Insect and Disease Identification Thread


For folks out west, here's an example of what you can get from UC ANR:


The preceding speedster1 image is of an elaterid, or "click" beetle.
Research beetle+elater or beetle+click or elateridae.

#43 to leaf-footed bugs, sometimes a common name is applied to an entire tribe or family of insects because a prominent feature (in this case leaf-shaped forelegs) is present on just a few species, but it is a feature most people recognize and remember.


I have these in peach trees, even after spraying triazicide double strenght about 4 hours ago. I'm guessing it's just a harmless plain old moth. Hope it isn't ofm. I'm finding insect damage to peaches and have been spraying every 2 weeks just like the label says. Maybe the rain washed the triaz off, my luck.


You have to re spray after each rainfall.



Active Ingredients
Gamma-Cyhalothrin .... 0.08%
Other Ingredients ......99.92%


Hi Tony, since I use a sticker, I thought maybe I could get away from re-spraying after a rain. I guess I was wrong, wont happen again...thanks

Hi Richard. So, you are saying the triazicide is a little weak. Dang, it is sold here and easy to get. I will have to look for something else, now. Thanks for bringing it to my attention.


The justjohn moth looks like some kind of noctuid moth, their caterpillars feed on leaves. The moth in the image has lost most of its scales, perhaps to rough handling, and cannot be completely identified.


Found a bird poop caterpillar on an apple tree. I don't think it's a big deal.


That thing lives up to its name. I didn't even know there is such a name!


I think it's actually a Giant Swallowtail caterpillar.


What eggs are these?

And these are ladybug eggs right?


Lacewing eggs (they are very distinct, you'll never forget them, now!), and yes, looks like ladybug eggs (not quite in focus or large enough for me to see perfectly clearly, but about 90% sure).

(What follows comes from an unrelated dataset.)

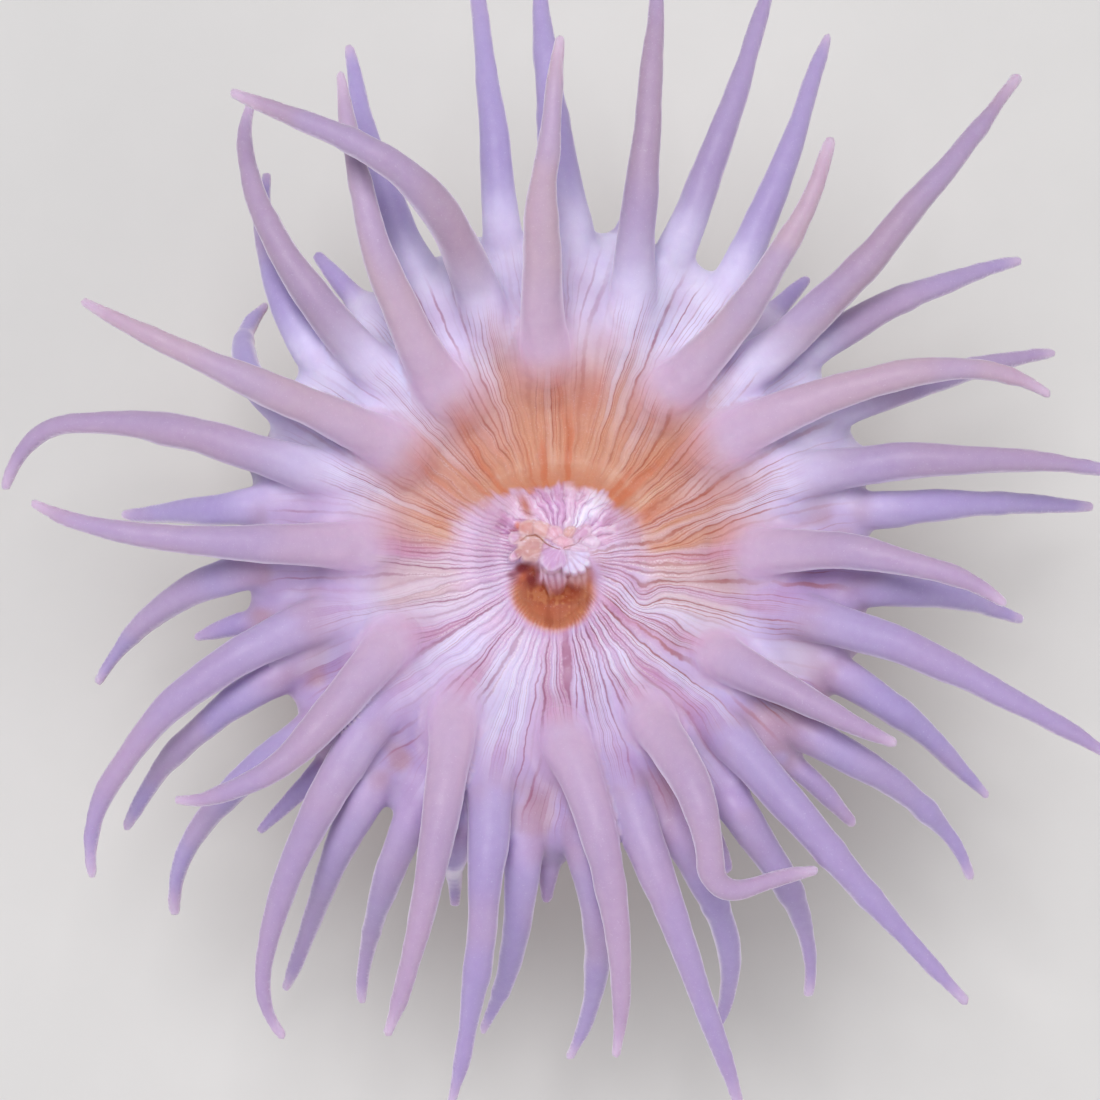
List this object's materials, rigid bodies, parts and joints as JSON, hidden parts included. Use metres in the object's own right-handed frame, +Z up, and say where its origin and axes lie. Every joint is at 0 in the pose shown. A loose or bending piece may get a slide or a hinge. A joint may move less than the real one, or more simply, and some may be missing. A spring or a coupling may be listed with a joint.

First time for this... is this a codling moth in my CM trap?


ampersand: If there are no nearby citrus or your caterpillar was actually feeding on the apple, consider a different swallowtail, such as the two-tailed, for an ID.


Levers101: Your moth is a tortrix (Tortricidae) of some kind, there are hundreds, Iowa alone has dozens. The codling moth, also a tortrix, has a wing pattern different from your trapped moth.
one can click through all the blue Hodges links for all the Tortricidae to see collected and live images.

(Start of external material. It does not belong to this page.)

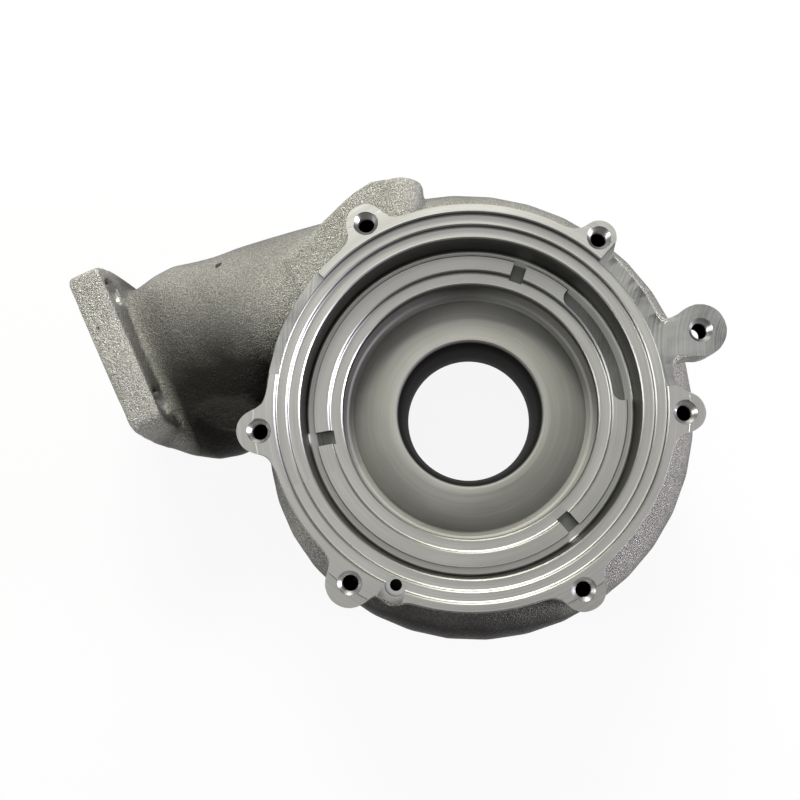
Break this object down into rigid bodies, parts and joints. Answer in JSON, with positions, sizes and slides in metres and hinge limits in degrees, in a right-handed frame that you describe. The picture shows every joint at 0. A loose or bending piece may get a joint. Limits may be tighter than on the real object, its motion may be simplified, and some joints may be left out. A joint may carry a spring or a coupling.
{
  "type": "turbocharger turbine housing",
  "caption": "Cast iron turbine housing: a scroll round a turned pocket and bore, with a rectangular inlet flange and threaded bosses round its machined face.",
  "frame": {"origin": "turbine axis at the outlet face, the plane that the housing stands on", "axes": "+Z along the turbine axis from the outlet face to the machined face; -X along the inlet flange's outward normal; +Y from the turbine axis towards the inlet duct"},
  "size_m": [0.2482, 0.2312, 0.09],
  "materials": {
    "cast_iron": "shot-blasted casting with bright turned and milled faces"
  },
  "bodies": {
    "root": {"turbine_housing": "cast_iron"}
  },
  "joints": []
}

Thanks. I did some looking at multiple photos and did come to the conclusion that what I had was not a codling moth and that it was in some closely related clade.

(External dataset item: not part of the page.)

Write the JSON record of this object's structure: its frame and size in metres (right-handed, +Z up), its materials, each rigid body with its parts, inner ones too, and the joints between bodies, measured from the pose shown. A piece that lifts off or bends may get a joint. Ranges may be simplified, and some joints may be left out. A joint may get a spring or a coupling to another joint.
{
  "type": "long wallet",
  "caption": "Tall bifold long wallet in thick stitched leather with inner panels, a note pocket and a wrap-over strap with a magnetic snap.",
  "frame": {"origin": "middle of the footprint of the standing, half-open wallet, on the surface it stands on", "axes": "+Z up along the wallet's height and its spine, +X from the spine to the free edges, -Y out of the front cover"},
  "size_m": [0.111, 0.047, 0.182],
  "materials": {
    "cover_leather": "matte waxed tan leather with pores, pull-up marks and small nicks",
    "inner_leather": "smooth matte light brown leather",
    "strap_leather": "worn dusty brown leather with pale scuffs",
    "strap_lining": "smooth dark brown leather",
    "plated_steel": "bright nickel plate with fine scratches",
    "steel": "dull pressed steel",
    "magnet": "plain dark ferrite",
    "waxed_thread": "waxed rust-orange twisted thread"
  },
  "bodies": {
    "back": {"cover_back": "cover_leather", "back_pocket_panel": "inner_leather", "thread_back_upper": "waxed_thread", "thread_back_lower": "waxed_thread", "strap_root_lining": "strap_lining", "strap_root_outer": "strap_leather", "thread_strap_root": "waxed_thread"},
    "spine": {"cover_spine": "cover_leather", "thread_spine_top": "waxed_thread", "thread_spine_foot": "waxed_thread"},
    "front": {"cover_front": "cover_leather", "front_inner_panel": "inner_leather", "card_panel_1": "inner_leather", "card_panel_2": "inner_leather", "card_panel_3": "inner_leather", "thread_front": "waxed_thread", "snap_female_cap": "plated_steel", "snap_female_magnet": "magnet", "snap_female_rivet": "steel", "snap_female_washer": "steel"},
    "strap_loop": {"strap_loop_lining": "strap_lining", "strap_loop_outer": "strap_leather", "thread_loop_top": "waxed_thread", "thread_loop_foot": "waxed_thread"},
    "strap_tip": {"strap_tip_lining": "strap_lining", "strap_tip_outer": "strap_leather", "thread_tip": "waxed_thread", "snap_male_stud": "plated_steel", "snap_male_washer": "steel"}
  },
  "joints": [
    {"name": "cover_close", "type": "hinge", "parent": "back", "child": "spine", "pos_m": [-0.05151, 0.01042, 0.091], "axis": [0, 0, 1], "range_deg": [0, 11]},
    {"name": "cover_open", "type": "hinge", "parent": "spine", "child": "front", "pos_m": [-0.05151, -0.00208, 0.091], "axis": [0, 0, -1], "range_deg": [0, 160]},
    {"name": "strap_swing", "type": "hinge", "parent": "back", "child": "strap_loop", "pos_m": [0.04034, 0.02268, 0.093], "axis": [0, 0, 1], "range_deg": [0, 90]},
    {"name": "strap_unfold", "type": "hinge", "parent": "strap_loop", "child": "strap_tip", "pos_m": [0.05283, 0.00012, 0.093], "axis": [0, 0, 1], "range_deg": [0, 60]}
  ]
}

Wheel bug over winter on apple tree.

Hatched in April


Evidently,those Wheel Bugs pack a punch,while being a beneficial insect. Brady


I was in my orchard yesterday and spotted this bug again. I had forgotten that it was a locust leaf minor and for some reason thought he was a good guy. I let him go :confounded: I should've gone back and read over my own thread to re-familiarize myself with the local pests.